How have your recent California shows been going? Have you enjoyed playing your new songs?
Nick: California shows went great, there’s nothing like playing new songs and seeing them work. It was totally electric to play ‘Chariots,’ and to play it at a key moment in the set and it’s an instant highpoint…V Pumped.
JT: But then our gear got stolen (crickets)
How have your weekly Facebook Live series been going?
Nick: We weren’t sure if it would be awkward at first, but Chad put a lot of effort in to making it like a variety show, and it ended up being really fun. It feels like we are hanging out after a show. We have a lot to share and this is a great way to preview songs and details of our upcoming album. It has us brainstorming every week about what we can do to create a new experience, and we love that. Also, we mostly just laugh a ton.
Who are some of your favorite artists? What artists continue to inspire Paper Route? Who would you all love to work with in the future?
Nick: Mitski is my new favorite, her stuff is so inspired. Great songs with original sound, and so much emotion. My personal heroes are George Harrison and Elliott Smith. Both magical with melody and super unique guitarists/musicians.

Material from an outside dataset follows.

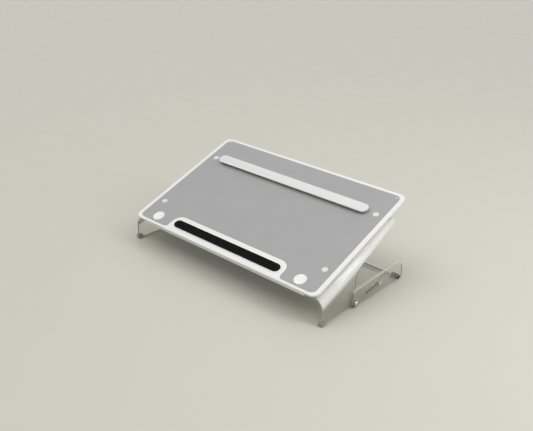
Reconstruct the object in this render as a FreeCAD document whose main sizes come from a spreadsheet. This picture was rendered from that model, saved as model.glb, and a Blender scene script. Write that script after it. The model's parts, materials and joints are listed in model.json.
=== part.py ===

JT: I too am in love with Miss Mitski right now as well. Hmmm, but people that have haunted me because I can’t catch up…Tom Waits, I mean you have to say Radiohead, we all love Ryan Adams, and my favorite artist on this planet that spins in space is Nick Cave.
For Paper Route we joked when we first started this record that we wanted to make a Brit-Hop album. Brit Rock melody and spirit with Hip-Hop beats and production. Looking back, we did sort of do that. As a member of a sort of rock band. It can be kind of a buzz kill to listen to our genre sometimes. Few artists are really pushing themselves. I think that’s why we are so fascinated with Hip-Hop – that is by far the most forward thinking genre right now. Rules broken in every way. ‘Rock stars.’ Society impacted by what those artists are doing. It takes a lot to make an album that demands attention. I’m not guaranteeing that we did that, but I know we killed ourselves trying.